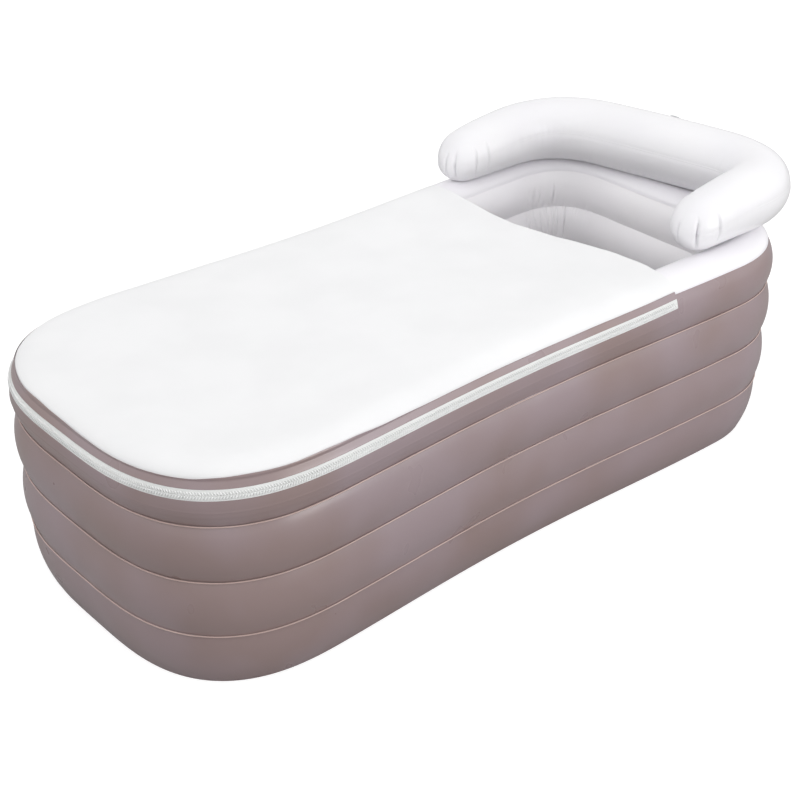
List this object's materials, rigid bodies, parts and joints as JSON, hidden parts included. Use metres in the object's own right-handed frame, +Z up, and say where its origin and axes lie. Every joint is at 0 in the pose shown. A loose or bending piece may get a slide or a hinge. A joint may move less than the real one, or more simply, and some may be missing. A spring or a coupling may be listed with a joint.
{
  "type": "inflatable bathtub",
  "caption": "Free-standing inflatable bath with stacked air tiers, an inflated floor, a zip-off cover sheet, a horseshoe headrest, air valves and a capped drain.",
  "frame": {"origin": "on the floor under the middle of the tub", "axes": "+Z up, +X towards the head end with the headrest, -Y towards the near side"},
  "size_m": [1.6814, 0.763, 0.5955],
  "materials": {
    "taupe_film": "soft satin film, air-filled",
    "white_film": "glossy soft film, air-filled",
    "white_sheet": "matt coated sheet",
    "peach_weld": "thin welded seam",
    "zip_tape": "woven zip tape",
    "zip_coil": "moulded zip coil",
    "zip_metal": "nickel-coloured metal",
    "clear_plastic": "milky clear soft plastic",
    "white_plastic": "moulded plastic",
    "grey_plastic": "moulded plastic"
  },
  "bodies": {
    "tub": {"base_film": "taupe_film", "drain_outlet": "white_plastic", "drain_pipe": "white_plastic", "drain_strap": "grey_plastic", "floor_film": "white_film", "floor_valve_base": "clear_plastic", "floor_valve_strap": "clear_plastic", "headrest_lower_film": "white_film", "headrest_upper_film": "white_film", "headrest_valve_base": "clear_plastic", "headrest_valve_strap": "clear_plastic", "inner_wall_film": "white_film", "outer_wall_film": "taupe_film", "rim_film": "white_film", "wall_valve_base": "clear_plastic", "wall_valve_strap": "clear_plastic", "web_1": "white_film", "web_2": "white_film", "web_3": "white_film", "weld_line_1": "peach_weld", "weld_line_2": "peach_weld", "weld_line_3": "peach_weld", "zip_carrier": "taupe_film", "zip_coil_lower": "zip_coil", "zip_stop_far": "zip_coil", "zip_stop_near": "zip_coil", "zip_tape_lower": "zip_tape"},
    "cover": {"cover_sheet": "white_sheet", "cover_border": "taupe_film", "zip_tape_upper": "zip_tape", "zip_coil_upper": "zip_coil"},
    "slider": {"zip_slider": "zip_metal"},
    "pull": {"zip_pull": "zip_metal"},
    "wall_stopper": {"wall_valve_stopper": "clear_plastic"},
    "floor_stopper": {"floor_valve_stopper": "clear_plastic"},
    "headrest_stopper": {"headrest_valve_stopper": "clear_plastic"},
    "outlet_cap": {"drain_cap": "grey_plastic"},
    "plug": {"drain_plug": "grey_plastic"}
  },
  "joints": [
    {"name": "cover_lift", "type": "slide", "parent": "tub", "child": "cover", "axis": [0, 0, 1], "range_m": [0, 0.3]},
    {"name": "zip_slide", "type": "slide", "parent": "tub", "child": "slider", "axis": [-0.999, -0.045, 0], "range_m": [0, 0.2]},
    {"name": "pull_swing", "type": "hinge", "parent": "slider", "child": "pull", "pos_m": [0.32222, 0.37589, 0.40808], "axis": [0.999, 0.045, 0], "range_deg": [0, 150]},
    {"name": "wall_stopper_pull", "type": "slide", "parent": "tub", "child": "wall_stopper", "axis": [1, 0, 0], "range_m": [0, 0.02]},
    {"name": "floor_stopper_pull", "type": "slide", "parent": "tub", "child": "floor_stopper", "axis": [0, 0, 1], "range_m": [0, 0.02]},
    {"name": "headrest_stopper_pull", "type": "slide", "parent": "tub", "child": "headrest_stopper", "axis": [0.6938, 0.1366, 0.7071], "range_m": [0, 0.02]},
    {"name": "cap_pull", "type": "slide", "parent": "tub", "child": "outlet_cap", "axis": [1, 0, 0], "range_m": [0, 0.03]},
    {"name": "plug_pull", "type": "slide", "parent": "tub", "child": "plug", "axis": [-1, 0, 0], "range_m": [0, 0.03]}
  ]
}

--

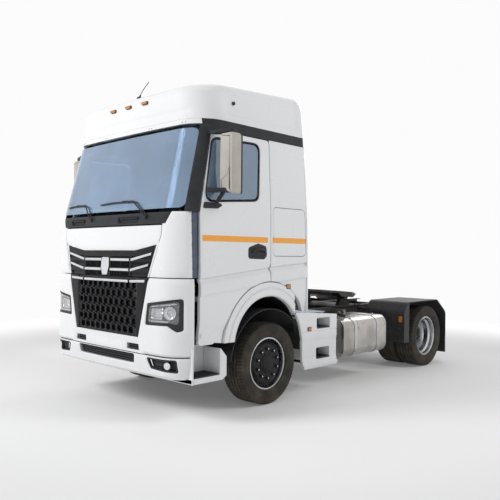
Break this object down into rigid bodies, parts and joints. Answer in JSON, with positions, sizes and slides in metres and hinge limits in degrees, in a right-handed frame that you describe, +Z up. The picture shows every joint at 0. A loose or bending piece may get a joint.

**Exercise directions**
Each line in the listing above that contains "materials" should be copied.

**Task answer**
List this object's materials, rigid bodies, parts and joints as JSON, hidden parts included. Use metres in the object's own right-handed frame, +Z up, and say where its origin and axes lie. Every joint is at 0 in the pose shown. A loose or bending piece may get a slide or a hinge. A joint may move less than the real one, or more simply, and some may be missing. A spring or a coupling may be listed with a joint.
  "materials": {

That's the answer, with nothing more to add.